The paper tackles the problem of modeling time-dependent PDEs by demonstrating that using memory (past states) can be arbitrarily better than Markovian approaches, and introduces MemNO, which achieves up to 6x reduction in test error, especially in low-resolution or noisy scenarios.

Data-driven techniques have emerged as a promising alternative to traditional numerical methods for solving PDEs. For time-dependent PDEs, many approaches are Markovian -- the evolution of the trained system only depends on the current state, and not the past states. In this work, we investigate the benefits of using memory for modeling time-dependent PDEs: that is, when past states are explicitly used to predict the future.
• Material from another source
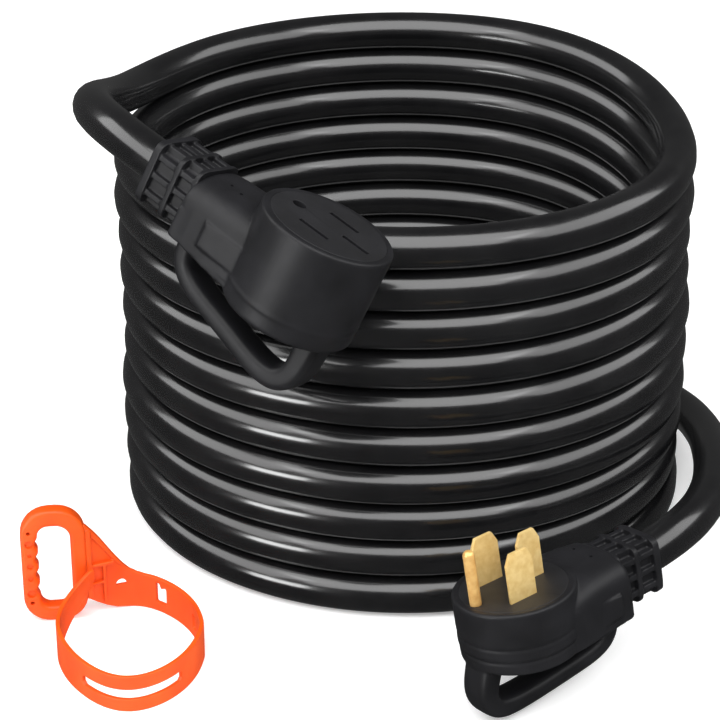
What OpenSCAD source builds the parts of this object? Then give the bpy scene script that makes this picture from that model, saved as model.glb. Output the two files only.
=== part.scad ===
// Shore power cord: a heavy four-core cable in a standing coil, a right-angle connector and
// plug with finger handles, and an orange carry strap.
// The coil stands on the floor, z = 0, and the origin is on its axis.

/* [Cable] */
// Outside diameter of the cable
cable_d = 23.4; // [22.8:0.1:23.6]
// Radius of the coil, at the middle of the cable
coil_r = 163; // [162:0.5:164]
// Number of turns that show at the front
coil_turns = 10; // [8:1:10]

/* [Connector] */
// Where the middle of the connector's face is
connector_at = [-42, -216, 257.5];
// How the connector is turned about X, Y and Z
connector_turn = [13, -21, 143];
// Diameter of the connector's head
connector_head_d = 72; // [71:0.5:73]
// Height of the connector's head
connector_head_h = 54; // [53:0.5:56]

/* [Plug] */
// Where the middle of the plug's face is
plug_at = [49, -254, 70];
// How the plug is turned about X, Y and Z
plug_turn = [-8, -5, 36];
// Diameter of the plug's head
plug_head_d = 66; // [65.5:0.5:67]
// Height of the plug's head
plug_head_h = 36; // [35.5:0.5:37]

/* [Contacts] */
// Distance between the two hot blades
hot_pitch = 28.6; // [28.2:0.1:29]
// Distance from the hot blades' line to the ground pin
ground_offset = 20; // [19.5:0.5:20.5]
// Distance from the hot blades' line to the neutral blade
neutral_offset = 17.5; // [17:0.5:18]
// Width of a hot blade
blade_w = 17; // [16.5:0.1:17.2]
// Width of the neutral blade
neutral_w = 15; // [14.5:0.1:15.2]
// Thickness of a blade
blade_t = 2; // [1.6:0.1:2.2]
// How far a blade stands out of the plug
blade_out = 27; // [25:0.5:28]
// Diameter of the ground pin
ground_d = 6.35; // [6.2:0.05:6.5]
// How far the ground pin stands out of the plug
ground_out = 31; // [29:0.5:32]

/* [Strap] */
// Width of the strap's band, which stands on edge
band_w = 21.5; // [20:0.5:23]
// Thickness of the band
band_t = 2.4; // [2:0.1:2.8]
// Height of the grip
grip_h = 70; // [69:0.5:72]
// Width of the grip
grip_w = 36; // [35:0.5:37]
// Depth of the grip's frame
grip_t = 10; // [9:0.5:11]

/* [Hidden] */
$fn = 64;
cable_r = cable_d / 2;
wall_h = coil_turns * cable_d;
tube_sides = 10;
black = [0.09, 0.09, 0.10];
insert_black = [0.13, 0.13, 0.14];
brass = [0.86, 0.70, 0.38];
orange = [1.0, 0.38, 0.09];

// Each turn climbs onto the one below between these angles, and the top one leaves the coil
climb_from = -20;
climb_to = 60;
top_from = 40;
top_to = 160;

// The connector and the plug, in their own frames: +X runs to the cable, +Z out of the face
connector_axis_z = -28;
connector_body_end = 70;
connector_relief_end = 100;
plug_axis_z = -19;
plug_head_x = 5;
plug_body_end = 64;
plug_relief_end = 92;
core_end_gap = 2;
wall_t = 4;
handle_w = 20;
insert_t = 6;
slot_room = 1.6;
pocket_floor = 4;
contact_low = -22;
wire_r = 2.9;
blade_low = -17;
relief_bore_r = cable_r + 0.15;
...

Motivated by the Mori-Zwanzig theory of model reduction, we theoretically exhibit examples of simple (even linear) PDEs, in which a solution that uses memory is arbitrarily better than a Markovian solution. Additionally, we introduce Memory Neural Operator (MemNO), a neural operator architecture that combines recent state space models (specifically, S4) and Fourier Neural Operators (FNOs) to effectively model memory. We empirically demonstrate that when the PDEs are supplied in low resolution or contain observation noise at train and test time, MemNO significantly outperforms the baselines without memory -- with up to 6x reduction in test error. Furthermore, we show that this benefit is particularly pronounced when the PDE solutions have significant high-frequency Fourier modes (e.g., low-viscosity fluid dynamics) and we construct a challenging benchmark dataset consisting of such PDEs.